• **Description of the task**: Quote every line of the material beneath this one.

• **Stored data**:
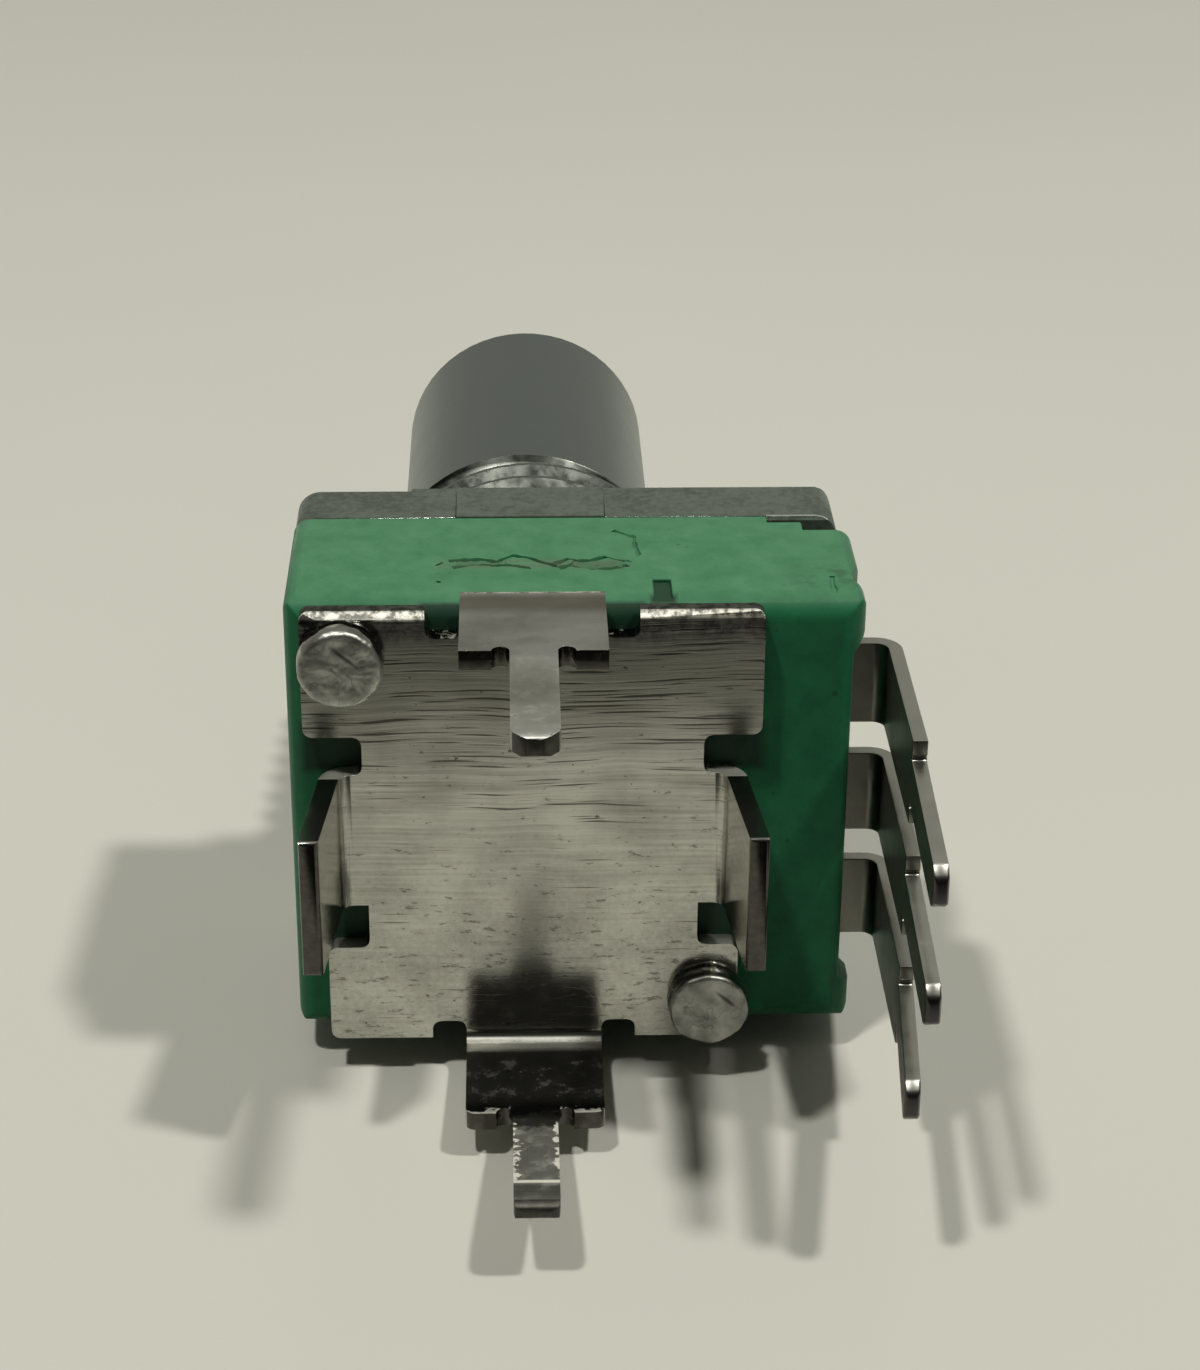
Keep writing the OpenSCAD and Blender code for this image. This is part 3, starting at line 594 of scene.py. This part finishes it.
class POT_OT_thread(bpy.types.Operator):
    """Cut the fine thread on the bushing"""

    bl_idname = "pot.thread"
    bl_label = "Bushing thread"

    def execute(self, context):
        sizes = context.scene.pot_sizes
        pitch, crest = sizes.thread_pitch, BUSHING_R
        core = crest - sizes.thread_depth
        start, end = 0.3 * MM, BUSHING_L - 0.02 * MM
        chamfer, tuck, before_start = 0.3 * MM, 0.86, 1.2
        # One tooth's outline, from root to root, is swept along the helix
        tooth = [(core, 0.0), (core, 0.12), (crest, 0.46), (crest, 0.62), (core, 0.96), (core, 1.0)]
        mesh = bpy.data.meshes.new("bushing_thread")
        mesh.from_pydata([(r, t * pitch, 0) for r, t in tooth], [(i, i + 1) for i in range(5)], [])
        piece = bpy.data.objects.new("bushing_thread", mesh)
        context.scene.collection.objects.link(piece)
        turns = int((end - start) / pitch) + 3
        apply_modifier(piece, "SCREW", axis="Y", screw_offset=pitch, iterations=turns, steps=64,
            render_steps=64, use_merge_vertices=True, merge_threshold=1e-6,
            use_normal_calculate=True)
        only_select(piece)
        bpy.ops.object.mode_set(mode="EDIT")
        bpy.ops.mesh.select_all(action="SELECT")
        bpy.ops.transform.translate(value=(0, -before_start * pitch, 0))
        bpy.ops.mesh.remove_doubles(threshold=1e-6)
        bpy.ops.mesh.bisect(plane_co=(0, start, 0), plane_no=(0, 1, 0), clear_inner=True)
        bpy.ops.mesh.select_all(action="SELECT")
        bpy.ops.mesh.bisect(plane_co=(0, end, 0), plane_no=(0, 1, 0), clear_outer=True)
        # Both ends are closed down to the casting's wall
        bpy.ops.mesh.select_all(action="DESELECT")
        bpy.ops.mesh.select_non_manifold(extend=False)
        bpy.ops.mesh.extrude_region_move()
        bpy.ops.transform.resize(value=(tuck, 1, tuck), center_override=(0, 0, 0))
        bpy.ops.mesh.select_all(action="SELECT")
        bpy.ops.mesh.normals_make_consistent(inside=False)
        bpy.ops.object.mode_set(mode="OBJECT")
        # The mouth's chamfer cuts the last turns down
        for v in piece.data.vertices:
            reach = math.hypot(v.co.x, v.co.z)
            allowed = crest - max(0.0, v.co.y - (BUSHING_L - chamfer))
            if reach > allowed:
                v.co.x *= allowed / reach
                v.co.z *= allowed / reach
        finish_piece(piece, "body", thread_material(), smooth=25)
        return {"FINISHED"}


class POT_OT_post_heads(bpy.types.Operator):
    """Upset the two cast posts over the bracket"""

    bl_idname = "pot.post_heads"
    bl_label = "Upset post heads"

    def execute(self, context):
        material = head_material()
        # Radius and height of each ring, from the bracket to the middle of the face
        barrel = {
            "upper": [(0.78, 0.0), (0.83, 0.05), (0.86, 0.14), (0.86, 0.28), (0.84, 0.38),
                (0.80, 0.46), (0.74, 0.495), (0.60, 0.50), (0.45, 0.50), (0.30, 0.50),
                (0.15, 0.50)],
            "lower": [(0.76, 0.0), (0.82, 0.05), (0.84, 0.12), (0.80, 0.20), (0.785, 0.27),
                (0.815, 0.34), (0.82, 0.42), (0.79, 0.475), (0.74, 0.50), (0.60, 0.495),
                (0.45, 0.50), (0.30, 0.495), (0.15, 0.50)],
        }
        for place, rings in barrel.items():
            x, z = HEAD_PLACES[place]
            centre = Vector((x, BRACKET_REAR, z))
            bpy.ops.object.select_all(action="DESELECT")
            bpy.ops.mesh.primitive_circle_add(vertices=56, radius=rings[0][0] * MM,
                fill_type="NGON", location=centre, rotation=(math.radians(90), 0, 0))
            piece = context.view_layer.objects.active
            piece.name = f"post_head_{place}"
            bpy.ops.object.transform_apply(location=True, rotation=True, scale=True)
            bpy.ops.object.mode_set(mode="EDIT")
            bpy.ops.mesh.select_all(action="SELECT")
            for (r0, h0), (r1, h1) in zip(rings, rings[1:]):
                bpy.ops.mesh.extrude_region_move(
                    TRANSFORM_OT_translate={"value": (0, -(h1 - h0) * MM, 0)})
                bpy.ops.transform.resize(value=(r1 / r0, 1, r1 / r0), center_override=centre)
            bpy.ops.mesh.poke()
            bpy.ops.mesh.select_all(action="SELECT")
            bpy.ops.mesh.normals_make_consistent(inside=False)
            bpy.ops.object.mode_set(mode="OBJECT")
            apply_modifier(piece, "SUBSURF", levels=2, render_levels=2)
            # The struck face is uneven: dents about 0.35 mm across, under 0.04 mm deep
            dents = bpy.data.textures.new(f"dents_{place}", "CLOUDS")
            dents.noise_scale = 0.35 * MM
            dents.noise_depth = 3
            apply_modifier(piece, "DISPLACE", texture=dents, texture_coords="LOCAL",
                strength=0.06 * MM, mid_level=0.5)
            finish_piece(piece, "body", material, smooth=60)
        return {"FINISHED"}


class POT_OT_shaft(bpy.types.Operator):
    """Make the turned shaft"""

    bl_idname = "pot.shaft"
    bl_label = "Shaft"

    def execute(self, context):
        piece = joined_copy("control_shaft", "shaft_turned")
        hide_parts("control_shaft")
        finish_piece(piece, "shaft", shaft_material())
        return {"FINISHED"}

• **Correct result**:
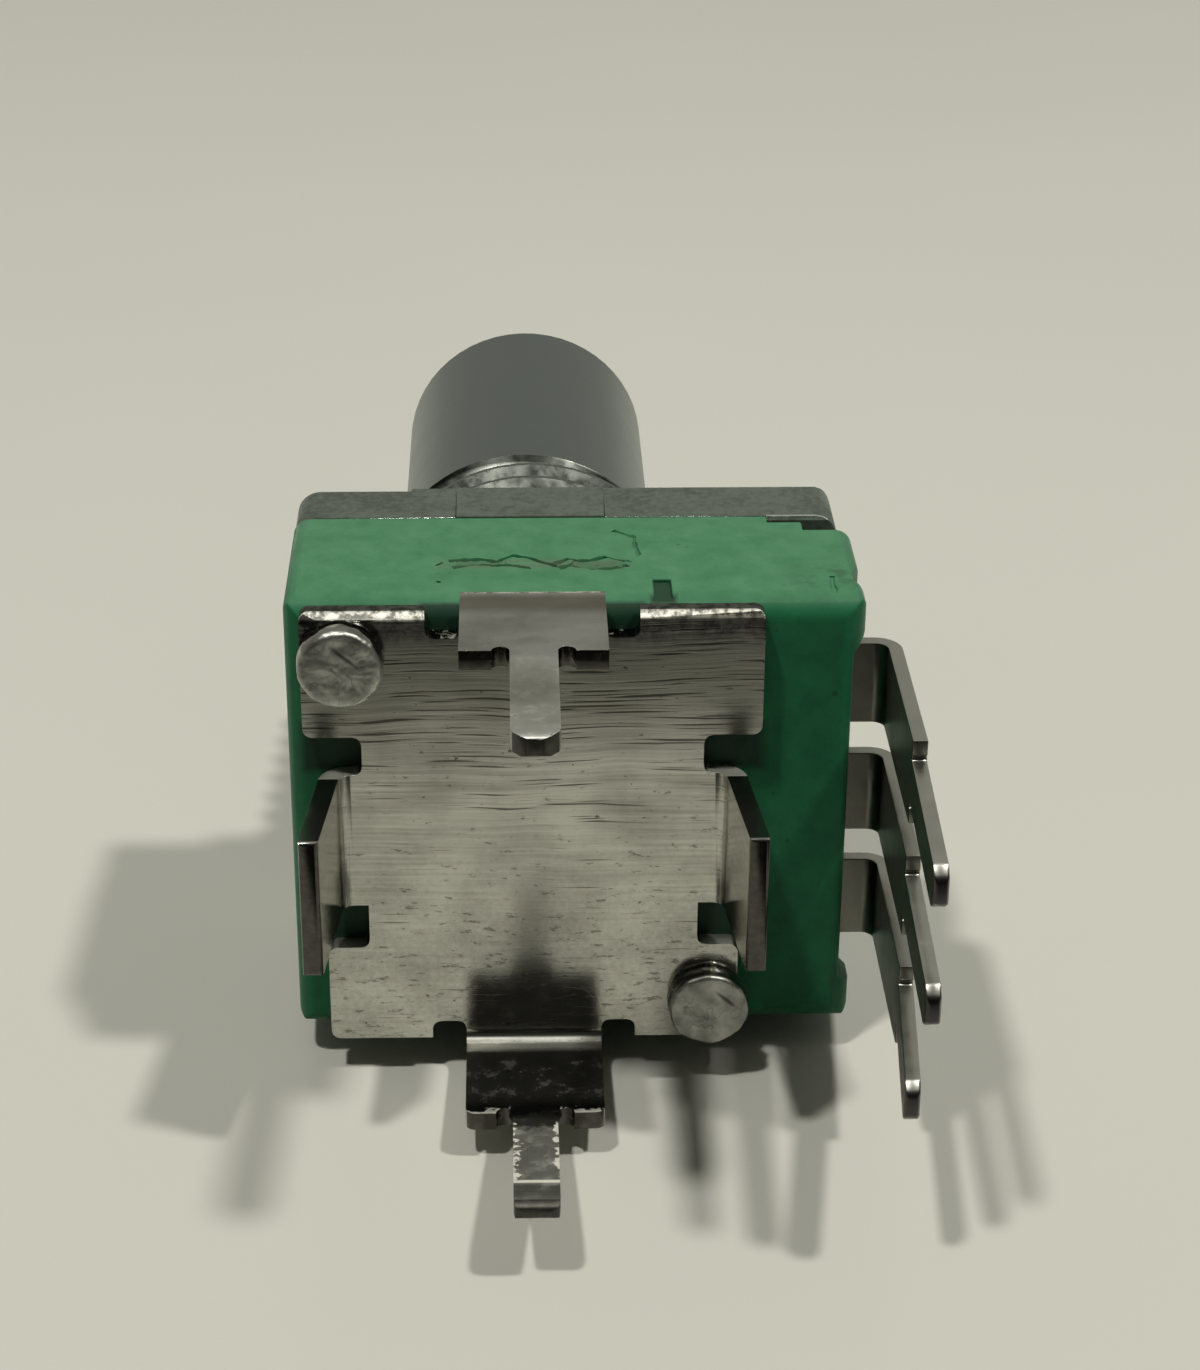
Keep writing the OpenSCAD and Blender code for this image. This is part 3, starting at line 594 of scene.py. This part finishes it.
class POT_OT_thread(bpy.types.Operator):
    """Cut the fine thread on the bushing"""

    bl_idname = "pot.thread"
    bl_label = "Bushing thread"

    def execute(self, context):
        sizes = context.scene.pot_sizes
        pitch, crest = sizes.thread_pitch, BUSHING_R
        core = crest - sizes.thread_depth
        start, end = 0.3 * MM, BUSHING_L - 0.02 * MM
        chamfer, tuck, before_start = 0.3 * MM, 0.86, 1.2
        # One tooth's outline, from root to root, is swept along the helix
        tooth = [(core, 0.0), (core, 0.12), (crest, 0.46), (crest, 0.62), (core, 0.96), (core, 1.0)]
        mesh = bpy.data.meshes.new("bushing_thread")
        mesh.from_pydata([(r, t * pitch, 0) for r, t in tooth], [(i, i + 1) for i in range(5)], [])
        piece = bpy.data.objects.new("bushing_thread", mesh)
        context.scene.collection.objects.link(piece)
        turns = int((end - start) / pitch) + 3
        apply_modifier(piece, "SCREW", axis="Y", screw_offset=pitch, iterations=turns, steps=64,
            render_steps=64, use_merge_vertices=True, merge_threshold=1e-6,
            use_normal_calculate=True)
        only_select(piece)
        bpy.ops.object.mode_set(mode="EDIT")
        bpy.ops.mesh.select_all(action="SELECT")
        bpy.ops.transform.translate(value=(0, -before_start * pitch, 0))
        bpy.ops.mesh.remove_doubles(threshold=1e-6)
        bpy.ops.mesh.bisect(plane_co=(0, start, 0), plane_no=(0, 1, 0), clear_inner=True)
        bpy.ops.mesh.select_all(action="SELECT")
        bpy.ops.mesh.bisect(plane_co=(0, end, 0), plane_no=(0, 1, 0), clear_outer=True)
        # Both ends are closed down to the casting's wall
        bpy.ops.mesh.select_all(action="DESELECT")
        bpy.ops.mesh.select_non_manifold(extend=False)
        bpy.ops.mesh.extrude_region_move()
        bpy.ops.transform.resize(value=(tuck, 1, tuck), center_override=(0, 0, 0))
        bpy.ops.mesh.select_all(action="SELECT")
        bpy.ops.mesh.normals_make_consistent(inside=False)
        bpy.ops.object.mode_set(mode="OBJECT")
        # The mouth's chamfer cuts the last turns down
        for v in piece.data.vertices:
            reach = math.hypot(v.co.x, v.co.z)
            allowed = crest - max(0.0, v.co.y - (BUSHING_L - chamfer))
            if reach > allowed:
                v.co.x *= allowed / reach
                v.co.z *= allowed / reach
        finish_piece(piece, "body", thread_material(), smooth=25)
        return {"FINISHED"}


class POT_OT_post_heads(bpy.types.Operator):
    """Upset the two cast posts over the bracket"""

    bl_idname = "pot.post_heads"
    bl_label = "Upset post heads"

    def execute(self, context):
        material = head_material()
        # Radius and height of each ring, from the bracket to the middle of the face
        barrel = {
            "upper": [(0.78, 0.0), (0.83, 0.05), (0.86, 0.14), (0.86, 0.28), (0.84, 0.38),
                (0.80, 0.46), (0.74, 0.495), (0.60, 0.50), (0.45, 0.50), (0.30, 0.50),
                (0.15, 0.50)],
            "lower": [(0.76, 0.0), (0.82, 0.05), (0.84, 0.12), (0.80, 0.20), (0.785, 0.27),
                (0.815, 0.34), (0.82, 0.42), (0.79, 0.475), (0.74, 0.50), (0.60, 0.495),
                (0.45, 0.50), (0.30, 0.495), (0.15, 0.50)],
        }
        for place, rings in barrel.items():
            x, z = HEAD_PLACES[place]
            centre = Vector((x, BRACKET_REAR, z))
            bpy.ops.object.select_all(action="DESELECT")
            bpy.ops.mesh.primitive_circle_add(vertices=56, radius=rings[0][0] * MM,
                fill_type="NGON", location=centre, rotation=(math.radians(90), 0, 0))
            piece = context.view_layer.objects.active
            piece.name = f"post_head_{place}"
            bpy.ops.object.transform_apply(location=True, rotation=True, scale=True)
            bpy.ops.object.mode_set(mode="EDIT")
            bpy.ops.mesh.select_all(action="SELECT")
            for (r0, h0), (r1, h1) in zip(rings, rings[1:]):
                bpy.ops.mesh.extrude_region_move(
                    TRANSFORM_OT_translate={"value": (0, -(h1 - h0) * MM, 0)})
                bpy.ops.transform.resize(value=(r1 / r0, 1, r1 / r0), center_override=centre)
            bpy.ops.mesh.poke()
            bpy.ops.mesh.select_all(action="SELECT")
            bpy.ops.mesh.normals_make_consistent(inside=False)
            bpy.ops.object.mode_set(mode="OBJECT")
            apply_modifier(piece, "SUBSURF", levels=2, render_levels=2)
            # The struck face is uneven: dents about 0.35 mm across, under 0.04 mm deep
            dents = bpy.data.textures.new(f"dents_{place}", "CLOUDS")
            dents.noise_scale = 0.35 * MM
            dents.noise_depth = 3
            apply_modifier(piece, "DISPLACE", texture=dents, texture_coords="LOCAL",
                strength=0.06 * MM, mid_level=0.5)
            finish_piece(piece, "body", material, smooth=60)
        return {"FINISHED"}


class POT_OT_shaft(bpy.types.Operator):
    """Make the turned shaft"""

    bl_idname = "pot.shaft"
    bl_label = "Shaft"

    def execute(self, context):
        piece = joined_copy("control_shaft", "shaft_turned")
        hide_parts("control_shaft")
        finish_piece(piece, "shaft", shaft_material())
        return {"FINISHED"}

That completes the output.